Gregg Sauder sold the company in 2013. Five years later, AGCO purchased Precision Planting.
“With the introduction of additional agricultural products, Precision Planting has evolved under the AGCO PTx division,” Ken Sauder said. “PTx Precision and PTx Trimble will be merged into one full line product division of PTx but will keep both names individually.”
Precision Planting began shipping equipment overseas in 2006 as those growers were demanding some of the perfection the company provided to U.S. growers, he said. The company has offices in Argentina, Brazil, Germany and Ukraine. Precision Planting has nearly 75 employees overseas with product support specialists in 12 countries.
Over the next 10 years or so, technology will continue to develop more rapidly, and labor savings will be a piece of this rapid change, Sauder said.
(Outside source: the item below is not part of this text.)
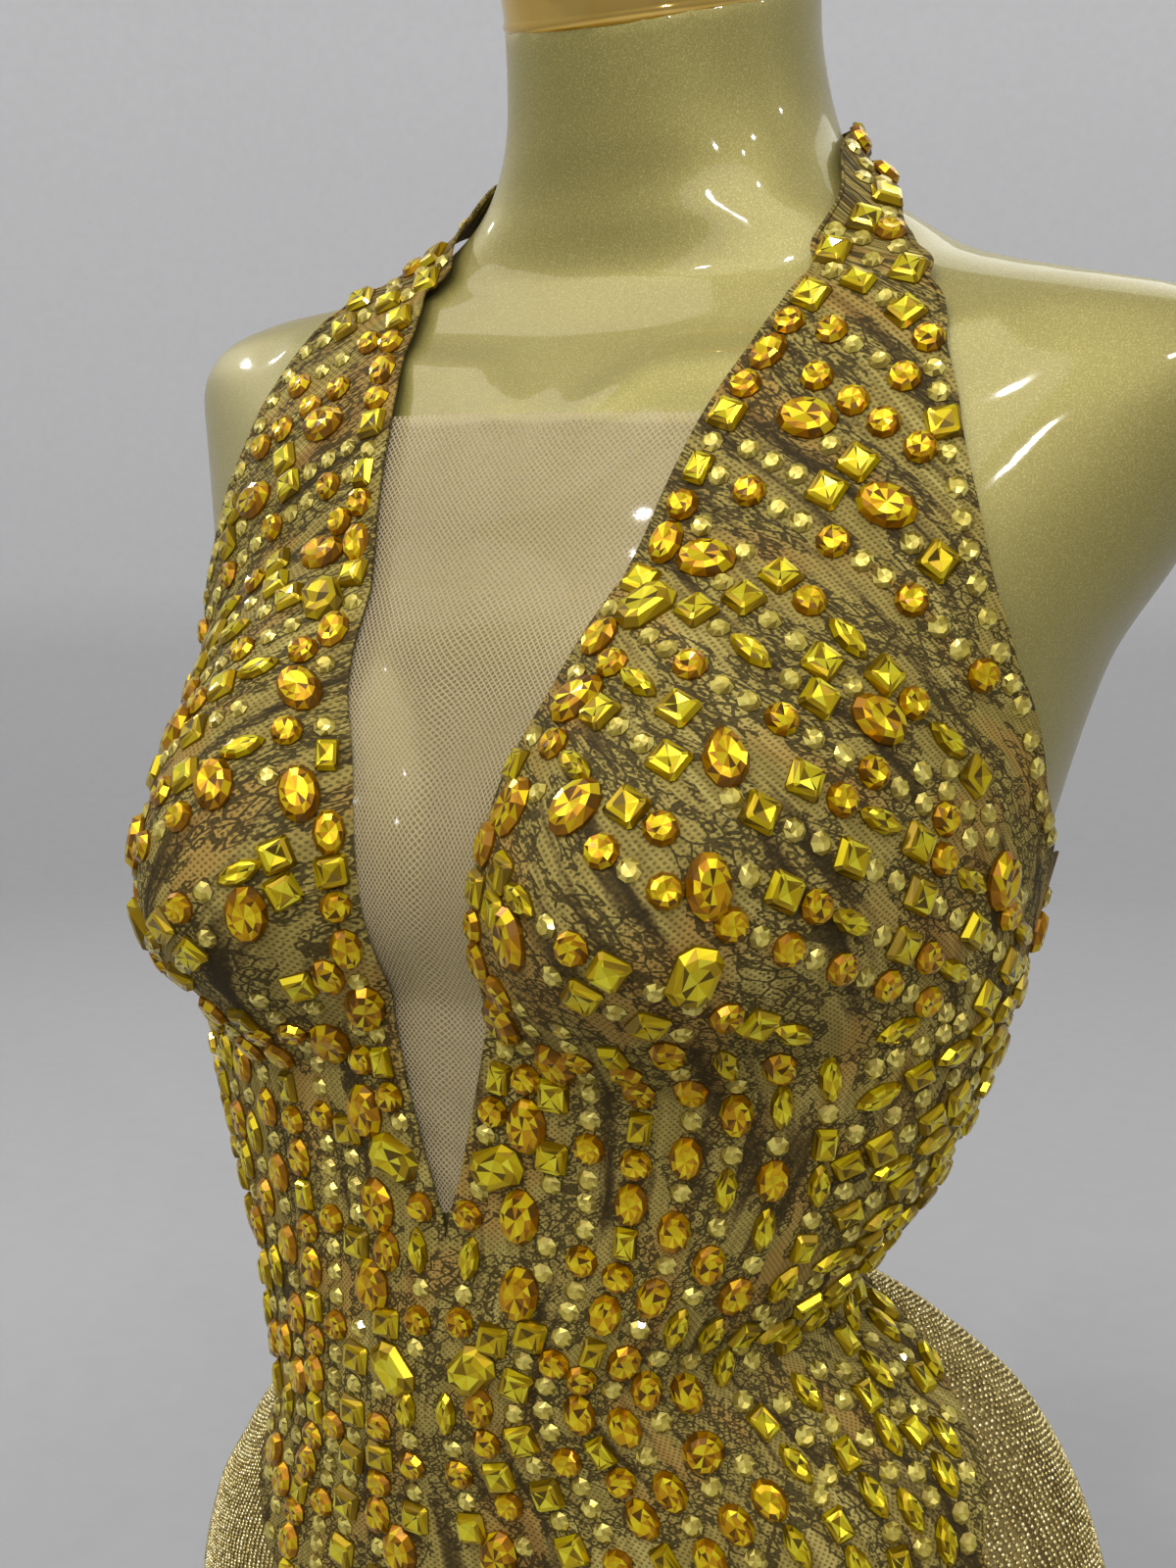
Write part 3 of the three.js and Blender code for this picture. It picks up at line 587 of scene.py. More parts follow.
def frontHalf(side):
    s = frontPiece
    near = side == "near"
    sign = 1 if near else -1
    rows = s["rows"]
    stations = [s["from"] + (s["to"] - s["from"]) * j / rows for j in range(rows + 1)]
    edges = [frontEdges(side, at) for at in stations]

    def where(u, v):
        share = u if near else 1 - u
        return *between(edges[round(v * rows)], share), share

    def place(u, v):
        height, angle, share = where(u, v)
        at = stations[round(v * rows)]
        width = s["strapWidth"] if at > s["strapFrom"] else s["width"]
        edge = min(share, 1 - share if at > cut["underarm"] else 1) * width if at > s["hemFrom"] else 99
        return liftedPoint(height, sign * angle, clothLift(height, angle, edge))

    def marks(u, v):
        height, angle, share = where(u, v)
        at = stations[round(v * rows)]
        low, high = s["printTurns"]
        slant = max(at - low, 0) ** 2 / (2 * (high - low)) if at < high else (high - low) / 2 + (at - high)
        across, up = sign * angle * cloth["perDegree"] * mm, at * mm
        turned = across + sign * s["printTurn"] * slant * mm
        return (across + s["cutAt"][0], up + s["cutAt"][1]), (turned + s["printAt"][0], up + s["printAt"][1])

    sheet = gridSheet(s["columns"], rows, place, marks)
    name, node = ("frontLeft", "front_left") if near else ("frontRight", "front_right")
    return addCloth(name, sheet, "print", node)


def roundPanel(name, node, columns, rows, lower, middle, upper, finish):
    def where(u, v):
        low, high = lower(u) + cut["seamGap"] / 2, upper(u) - cut["seamGap"] / 2
        below = v <= 0.5
        first, last = (low, middle) if below else (middle, high)
        height = first + (last - first) * (2 * v if below else 2 * v - 1)
        near = seamAngle("near", height)
        far = seamAngle("far", height)
        start = near + degreesFor(cut["seamGap"] / 2, height, near)
        end = 360 - far - degreesFor(cut["seamGap"] / 2, height, far)
        return height, start + (end - start) * u

    def place(u, v):
        height, angle = where(u, v)
        return liftedPoint(height, angle, clothLift(height, 180, 99))

    def marks(u, v):
        height, angle = where(u, v)
        spot = (angle * cloth["perDegree"] * mm, height * mm + 0.3)
        return spot, spot

    return addCloth(name, gridSheet(columns, rows, place, marks), finish, node)


netPiece = {
    "columns": 40, "rows": 120, "thick": 0.15, "under": 2.4, "lean": 4.6, "lift": 0.45,
    "pucker": 0.35, "puckers": 95, "puckerSlant": 6, "puckerEnd": 2.6, "sway": 0.25,
    "flat": (0.1, 0.25), "narrow": 0.15, "cutAt": 0.2,
}


def netInset():
    s = netPiece
    table = cut["front"]

    def place(u, v):
        at = cut["netTip"] + (cut["netTop"] - cut["netTip"]) * v
        height, edge = readRow(table, 1, at), readRow(table, 2, at)
        overhang = max(-skinNormal(height, edge).x, 0) * s["lean"]
        reach = edge + degreesFor(s["under"] - overhang, height, edge)
        edgeX = skinPoint(height, edge).x - skinPoint(height, 0).x
        bridged = cupRise(edgeX, height, form["bridge"])
        pucker = s["pucker"] * math.sin(v * s["puckers"] + s["puckerSlant"] * u)
        pucker *= max(0, 1 - v * s["puckerEnd"])
        tight = pucker + s["sway"] * noise.noise(Vector((u * 5, v * 9, 2)))
        return liftedPoint(height, -reach + 2 * reach * u, cut["clearance"] + s["lift"] + tight, bridged)

    def marks(u, v):
        wide, long = s["flat"]
        spot = ((u - 0.5) * wide * (s["narrow"] + v) + s["cutAt"], v * long + s["cutAt"])
        return spot, spot

    sheet = gridSheet(s["columns"], s["rows"], place, marks)
    return addCloth("netInset", sheet, "net", "net_inset", s["thick"])


gussetPiece = {"columns": 16, "rowsEach": 6, "seam": 0.6, "lift": 1.4, "flat": (0.05, 0.18), "cutAt": 0.2}


def gussetStrip():
    s = gussetPiece
    path = [(h, 180) for h in cut["gussetHeights"]] + [(h, 0) for h in reversed(cut["gussetHeights"])]
    path[0] = (path[0][0] - s["seam"], 180)
    path[-1] = (path[-1][0] - s["seam"], 0)
    last = len(path) - 1

    def place(u, v):
        j = min(int(v * last), last - 1)
        t = v * last - j
        here, there = [liftedPoint(h, a, cut["clearance"] + s["lift"]) for h, a in (path[j], path[j + 1])]
        half = readRow(cut["gussetWidths"], 1, v)
        return here.lerp(there, t) + Vector((-half + 2 * half * u, 0, 0))

    def marks(u, v):
        spot = (u * s["flat"][0] + s["cutAt"], v * s["flat"][1] + s["cutAt"])
        return spot, spot

    sheet = gridSheet(s["columns"], last * s["rowsEach"], place, marks)
    return addCloth("gussetStrip", sheet, "print", "gusset")


frontLeft = frontHalf("near")
frontRight = frontHalf("far")
backPanel = roundPanel("backPanel", "back_panel", 110, 44, lambda u: cut["waistSeam"], cut["backMiddle"],
                       lambda u: readRow(cut["backTop"], 1, u), "print")
seatPanel = roundPanel("seatPanel", "seat_panel", 180, 80, lambda u: readRow(cut["legs"], 1, u),
                       cut["hipLine"], lambda u: cut["waistSeam"], "beaded")
net = netInset()
gusset = gussetStrip()
print("cloth cut and laid")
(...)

“You have heard a lot about autonomy products and that will be a player, but pricing will also dictate how fast that comes into play,” he noted. “There are still many small improvements as computer-controlled products enhance the decisions we make traveling through fields. Therefore, what took us five-eight years to bring to the market will soon accelerate and you will see that same amount of change in three-four years.
“In the agriculture marketplace, we have been focused on doing more with less and more efficiently. Our grandfathers embraced this concept, our fathers did, we are, and our children along with grandchildren will as well. The farm atmosphere is family focused and will continue due to the dedication of growers and their desire and commitment to bring success into each family operation. They are the heartbeat of agriculture.”